Ultimately, the jury is still out. A really good friend of mine challenged me recently with a question: “Isn’t this just by the vendors for the vendors?” That really challenged me to reconsider the position until I realized that he is exactly right. It is geared to solving the challenges of vendors. But who are the vendors? The list includes IBM, Pivotal and Hortonworks, but also GE, Dell, Comcast, Verizon, AT&T, silicon valley start-ups, SaaS vendors and the hundreds of other companies that seek to build value-added capabilities that leverage big data stacks.

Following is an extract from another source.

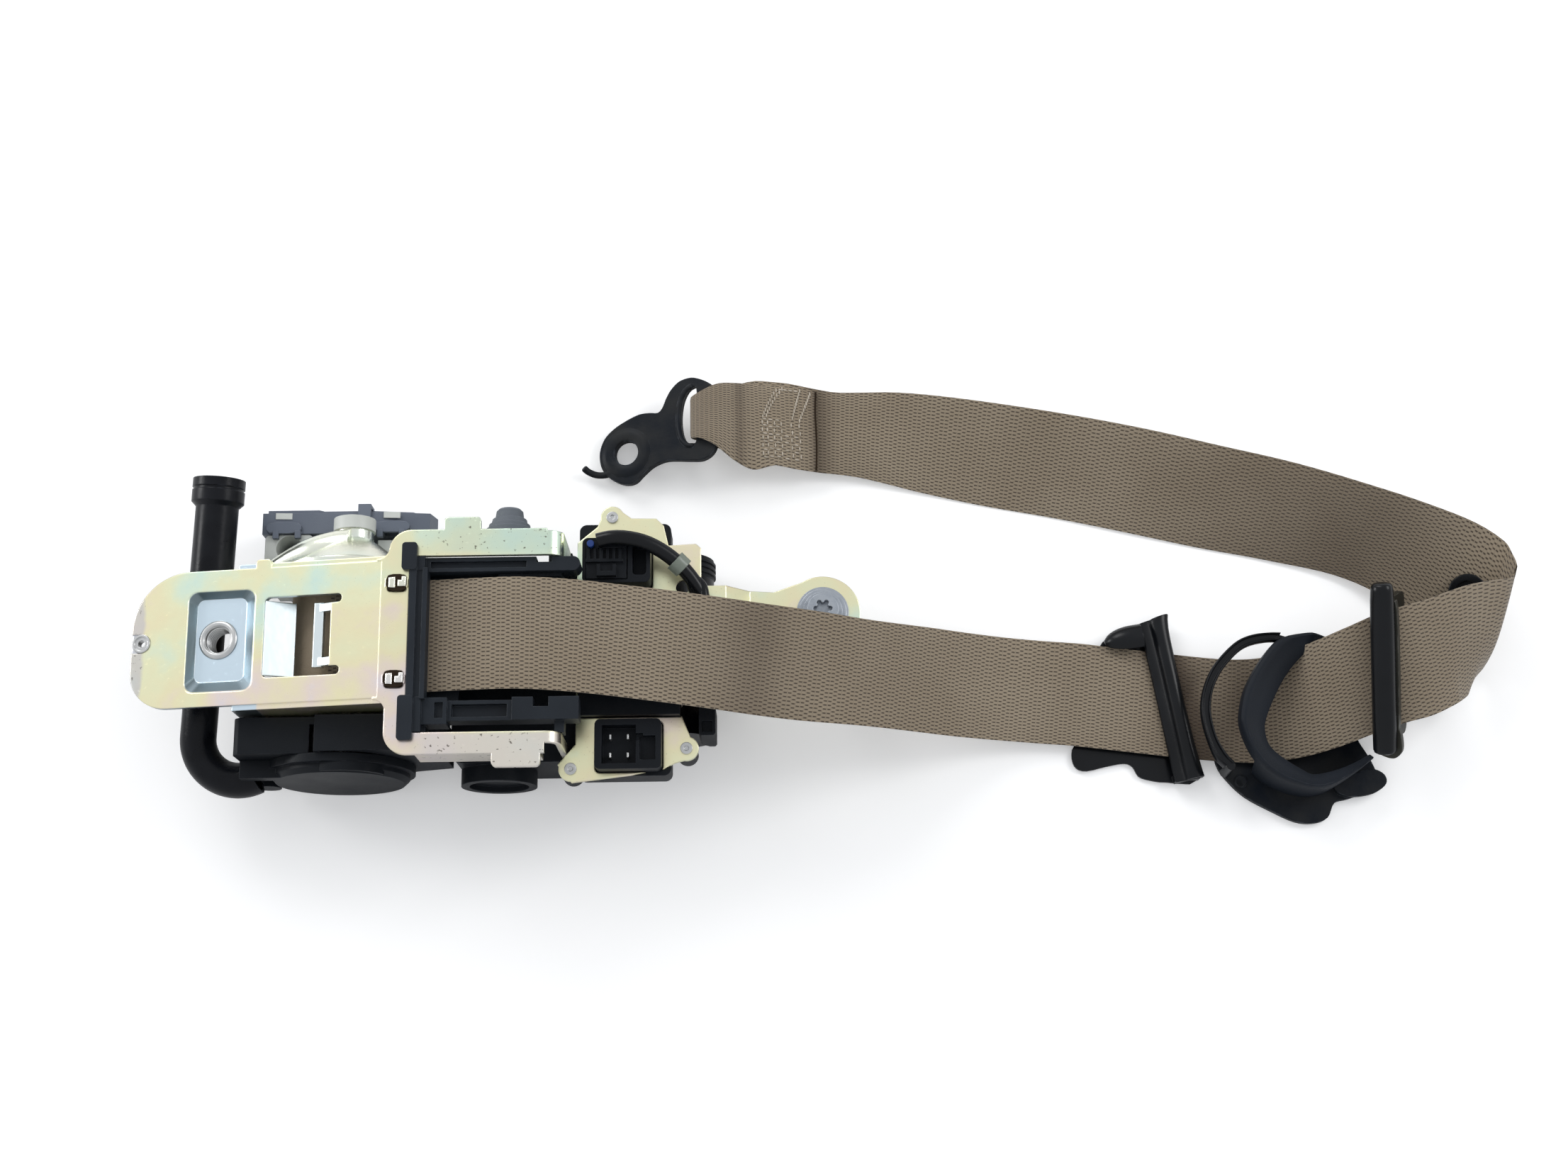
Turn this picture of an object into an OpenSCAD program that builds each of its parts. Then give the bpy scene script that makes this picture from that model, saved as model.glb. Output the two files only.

Undoubtedly, some customers/vendors will build up their own expertise and manage their own integration and operational challenges with regards to these components. This is a great approach if your company differentiates itself through these efforts. Everyone else, those customers who do not differentiate their brand based on the minutia of operating the big data stack, will have a choice to bet on vendors that support ODP or not, and there will be plenty of criteria that will impact that decision-making process. Regardless, ODP is not the tyrannical takeover bid it is portrayed to be by opponents. Innovation will still proceed at the individual project level, and I expect projects to come in and out of the ODP, but what a change can be brought to the industry if it does make adoption less risky!
Is ODP evil? Is it good? Neither? Ultimately, you (the industry) will decide … and perhaps you’ll even comment!